Written problem: Check every line for the word "bodies" and state how many lines have it. Reply with the number alone.

Data excerpt:
____

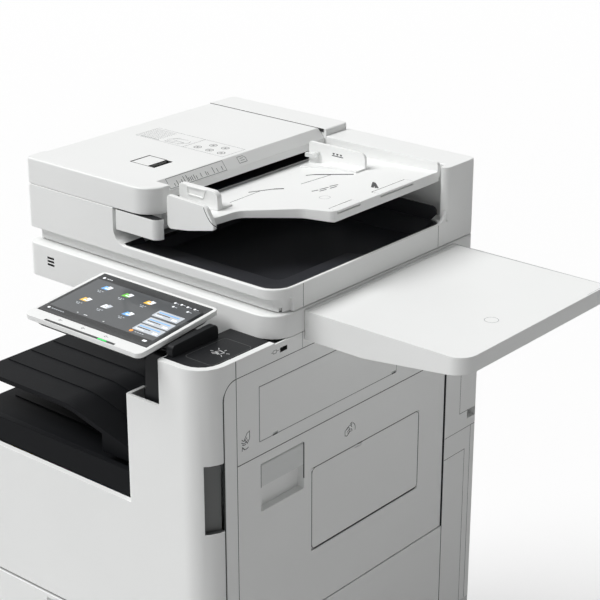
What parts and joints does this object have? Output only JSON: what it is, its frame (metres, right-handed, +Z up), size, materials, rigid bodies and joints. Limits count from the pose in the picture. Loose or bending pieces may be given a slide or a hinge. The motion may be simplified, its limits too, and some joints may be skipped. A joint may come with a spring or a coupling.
{
  "type": "photocopier",
  "caption": "A3 office photocopier with a document feeder over its scanner, a tilting control panel, an in-body output space, paper drawers on a castored pedestal and a side utility tray",
  "frame": {"origin": "on the floor, under the middle of the whole machine", "axes": "+X to the machine's right as its user faces it, +Y to its back, +Z up"},
  "size_m": [0.869, 0.7556, 1.178],
  "materials": {
    "white": "fine texture",
    "grey": "fine texture",
    "grey_metal": "powder coat",
    "steel": "zinc plated",
    "black": "fine texture",
    "dark_grey": "matt",
    "screen": "gloss",
    "platen": "polished",
    "roller": "matt",
    "wheel_rubber": "matt",
    "toner_yellow": "matt",
    "toner_magenta": "matt",
    "toner_cyan": "matt",
    "toner_black": "matt"
  },
  "bodies": {
    "machine": {"pedestal_right_cover": "white", "left_cover": "white", "right_rear_cover": "white", "right_upper_cover": "white", "side_exit_cover": "white", "right_front_cover": "white", "utility_tray": "white", "scanner_housing": "white", "rear_cover": "grey", "pedestal_frame": "grey_metal", "main_frame": "steel", "carriage_rail": "steel", "lid_hinge_left": "steel", "lid_hinge_right": "steel", "pillar_core": "black", "card_reader_plate": "black", "upper_output_tray": "black", "lower_output_tray": "black", "panel_arm": "black", "transfer_belt": "black", "drum_unit": "dark_grey", "fuser_unit": "dark_grey", "platen_glass": "platen", "toner_bottle_1": "toner_yellow", "toner_bottle_2": "toner_magenta", "toner_bottle_3": "toner_cyan", "toner_bottle_4": "toner_black"},
    "lid": {"lid_shell": "white", "output_liner": "black", "platen_pad": "white", "feeder_body": "white", "feeder_rear_cover": "white"},
    "top_cover": {"feeder_cover": "white"},
    "latch": {"cover_latch": "white"},
    "roller": {"feed_roller": "roller"},
    "original_tray": {"document_tray": "white"},
    "front_guide": {"guide_front": "white"},
    "rear_guide": {"guide_rear": "white"},
    "front_stop": {"stop_flap_front": "white"},
    "rear_stop": {"stop_flap_rear": "white"},
    "carriage": {"scan_carriage": "black"},
    "panel": {"panel_bezel": "white", "panel_back": "black", "panel_glass": "screen"},
    "front_door": {"front_cover": "white"},
    "side_door": {"right_door": "white"},
    "hand_feed": {"bypass_tray": "white"},
    "grip": {"door_handle": "grey"},
    "drawer_1": {"cassette_1": "white"},
    "drawer_2": {"cassette_2": "white"},
    "drawer_3": {"cassette_3": "white"},
    "drawer_4": {"cassette_4": "white"},
    "fork_front_left": {"caster_fork_front_left": "steel"},
    "wheel_front_left": {"caster_wheel_front_left": "wheel_rubber"},
    "fork_front_right": {"caster_fork_front_right": "steel"},
    "wheel_front_right": {"caster_wheel_front_right": "wheel_rubber"},
    "fork_rear_left": {"caster_fork_rear_left": "steel"},
    "wheel_rear_left": {"caster_wheel_rear_left": "wheel_rubber"},
    "fork_rear_right": {"caster_fork_rear_right": "steel"},
    "wheel_rear_right": {"caster_wheel_rear_right": "wheel_rubber"}
  },
  "joints": [
    {"name": "lid_hinge", "type": "hinge", "parent": "machine", "child": "lid", "pos_m": [-0.152, 0.35575, 1.0396], "axis": [-1, 0, 0], "range_deg": [0, 70]},
    {"name": "top_cover_hinge", "type": "hinge", "parent": "lid", "child": "top_cover", "pos_m": [-0.4315, 0.04575, 1.1351], "axis": [0, -1, 0], "range_deg": [0, 75]},
    {"name": "latch_pull", "type": "hinge", "parent": "top_cover", "child": "latch", "pos_m": [-0.2752, -0.05925, 1.1753], "axis": [0, -1, 0], "range_deg": [0, 25], "stiffness_Nm_per_rad": 0.05},
    {"name": "roller_spin", "type": "hinge", "parent": "top_cover", "child": "roller", "pos_m": [-0.1785, 0.05575, 1.1506], "axis": [0, 1, 0], "continuous": true},
    {"name": "original_tray_hinge", "type": "hinge", "parent": "lid", "child": "original_tray", "pos_m": [-0.1395, 0.07075, 1.1321], "axis": [0, -1, 0], "range_deg": [0, 20]},
    {"name": "front_guide_slide", "type": "slide", "parent": "original_tray", "child": "front_guide", "axis": [0, 1, 0], "range_m": [0, 0.078]},
    {"name": "rear_guide_slide", "type": "slide", "parent": "original_tray", "child": "rear_guide", "axis": [0, 1, 0], "range_m": [-0.078, 0]},
    {"name": "front_stop_hinge", "type": "hinge", "parent": "original_tray", "child": "front_stop", "pos_m": [0.104, 0.02725, 1.1515], "axis": [0, 1, 0], "range_deg": [0, 100]},
    {"name": "rear_stop_hinge", "type": "hinge", "parent": "original_tray", "child": "rear_stop", "pos_m": [0.104, 0.15325, 1.1515], "axis": [0, 1, 0], "range_deg": [0, 100]},
    {"name": "carriage_slide", "type": "slide", "parent": "machine", "child": "carriage", "axis": [1, 0, 0], "range_m": [0, 0.43]},
    {"name": "panel_tilt", "type": "hinge", "parent": "machine", "child": "panel", "pos_m": [-0.096, -0.3167, 0.98455], "axis": [1, 0, 0], "range_deg": [0, 55]},
    {"name": "front_door_hinge", "type": "hinge", "parent": "machine", "child": "front_door", "pos_m": [-0.152, -0.33525, 0.4883], "axis": [1, 0, 0], "range_deg": [0, 85]},
    {"name": "drawer_1_slide", "type": "slide", "parent": "machine", "child": "drawer_1", "axis": [0, -1, 0], "range_m": [0, 0.43]},
    {"name": "drawer_2_slide", "type": "slide", "parent": "machine", "child": "drawer_2", "axis": [0, -1, 0], "range_m": [0, 0.43]},
    {"name": "drawer_3_slide", "type": "slide", "parent": "machine", "child": "drawer_3", "axis": [0, -1, 0], "range_m": [0, 0.43]},
    {"name": "drawer_4_slide", "type": "slide", "parent": "machine", "child": "drawer_4", "axis": [0, -1, 0], "range_m": [0, 0.43]},
    {"name": "side_door_hinge", "type": "hinge", "parent": "machine", "child": "side_door", "pos_m": [0.1235, 0.27045, 0.64], "axis": [0, 0, 1], "range_deg": [0, 80]},
    {"name": "hand_feed_hinge", "type": "hinge", "parent": "side_door", "child": "hand_feed", "pos_m": [0.1275, 0.05225, 0.594], "axis": [0, 1, 0], "range_deg": [0, 65]},
    {"name": "grip_pull", "type": "hinge", "parent": "side_door", "child": "grip", "pos_m": [0.1265, -0.16575, 0.792], "axis": [0, -1, 0], "range_deg": [0, 20], "stiffness_Nm_per_rad": 0.2},
    {"name": "swivel_front_left", "type": "hinge", "parent": "machine", "child": "fork_front_left", "pos_m": [-0.3595, -0.23225, 0.07], "axis": [0, 0, 1], "continuous": true},
    {"name": "roll_front_left", "type": "hinge", "parent": "fork_front_left", "child": "wheel_front_left", "pos_m": [-0.3595, -0.21825, 0.031], "axis": [1, 0, 0], "continuous": true},
    {"name": "swivel_front_right", "type": "hinge", "parent": "machine", "child": "fork_front_right", "pos_m": [0.0555, -0.23225, 0.07], "axis": [0, 0, 1], "continuous": true},
    {"name": "roll_front_right", "type": "hinge", "parent": "fork_front_right", "child": "wheel_front_right", "pos_m": [0.0555, -0.21825, 0.031], "axis": [1, 0, 0], "continuous": true},
    {"name": "swivel_rear_left", "type": "hinge", "parent": "machine", "child": "fork_rear_left", "pos_m": [-0.3595, 0.26575, 0.07], "axis": [0, 0, 1], "continuous": true},
    {"name": "roll_rear_left", "type": "hinge", "parent": "fork_rear_left", "child": "wheel_rear_left", "pos_m": [-0.3595, 0.27975, 0.031], "axis": [1, 0, 0], "continuous": true},
    {"name": "swivel_rear_right", "type": "hinge", "parent": "machine", "child": "fork_rear_right", "pos_m": [0.0555, 0.26575, 0.07], "axis": [0, 0, 1], "continuous": true},
    {"name": "roll_rear_right", "type": "hinge", "parent": "fork_rear_right", "child": "wheel_rear_right", "pos_m": [0.0555, 0.27975, 0.031], "axis": [1, 0, 0], "continuous": true}
  ],
  "couplings": [
    {"joint": "rear_guide_slide", "follows": "front_guide_slide", "ratio": -1}
  ]
}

____

Result for this exercise: 2